_Directions for this task_. Print the listing below from its opening line through the line holding "case, standing open.", both ends included.

### Information supplied

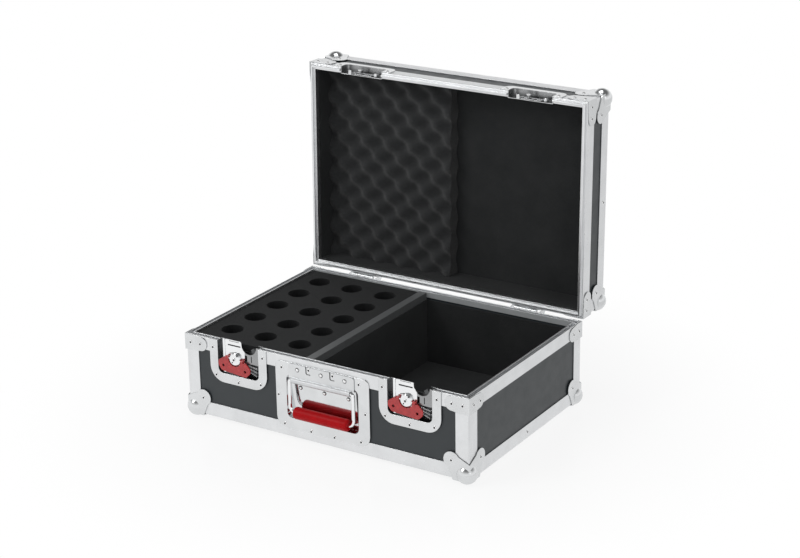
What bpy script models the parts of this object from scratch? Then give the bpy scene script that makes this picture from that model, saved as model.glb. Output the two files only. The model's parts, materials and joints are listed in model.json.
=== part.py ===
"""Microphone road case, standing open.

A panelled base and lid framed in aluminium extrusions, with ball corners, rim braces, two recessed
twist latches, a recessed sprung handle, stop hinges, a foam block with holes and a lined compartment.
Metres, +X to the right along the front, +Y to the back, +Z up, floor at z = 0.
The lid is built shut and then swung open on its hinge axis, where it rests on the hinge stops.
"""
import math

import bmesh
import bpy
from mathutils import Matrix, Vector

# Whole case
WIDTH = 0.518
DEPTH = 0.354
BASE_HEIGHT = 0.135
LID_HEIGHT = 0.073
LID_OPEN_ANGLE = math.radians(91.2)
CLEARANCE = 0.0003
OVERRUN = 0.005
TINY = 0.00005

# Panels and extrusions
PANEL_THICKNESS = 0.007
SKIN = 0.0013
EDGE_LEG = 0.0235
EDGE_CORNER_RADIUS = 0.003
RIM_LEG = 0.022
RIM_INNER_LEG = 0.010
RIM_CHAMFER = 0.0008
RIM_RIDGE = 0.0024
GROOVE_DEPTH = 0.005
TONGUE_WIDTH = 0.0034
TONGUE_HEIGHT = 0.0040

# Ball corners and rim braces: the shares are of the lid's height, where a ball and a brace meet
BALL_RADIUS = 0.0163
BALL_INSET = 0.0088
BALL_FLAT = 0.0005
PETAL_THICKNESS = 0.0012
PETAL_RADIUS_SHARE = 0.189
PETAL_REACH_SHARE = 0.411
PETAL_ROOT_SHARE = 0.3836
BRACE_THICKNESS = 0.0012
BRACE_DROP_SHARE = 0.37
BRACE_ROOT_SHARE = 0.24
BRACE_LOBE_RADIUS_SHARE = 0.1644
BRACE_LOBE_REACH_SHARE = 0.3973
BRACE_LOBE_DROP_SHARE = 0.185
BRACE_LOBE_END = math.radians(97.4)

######

_In response_.
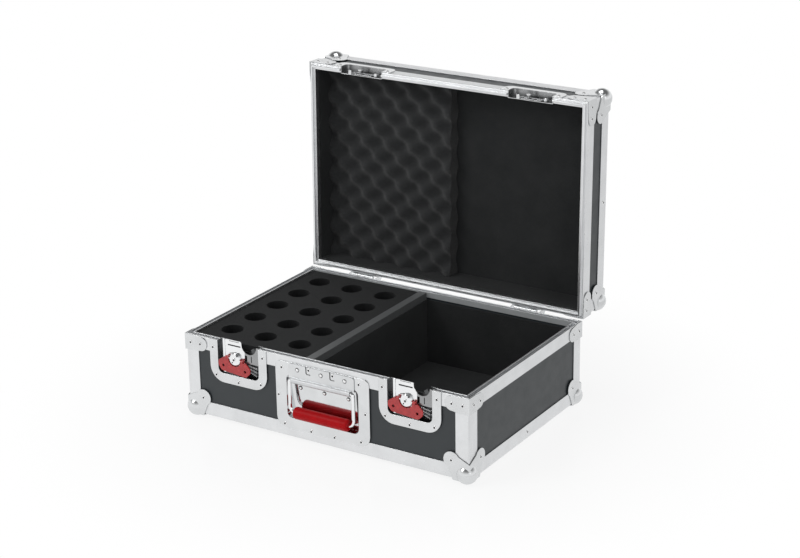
What bpy script models the parts of this object from scratch? Then give the bpy scene script that makes this picture from that model, saved as model.glb. Output the two files only. The model's parts, materials and joints are listed in model.json.
=== part.py ===
"""Microphone road case, standing open.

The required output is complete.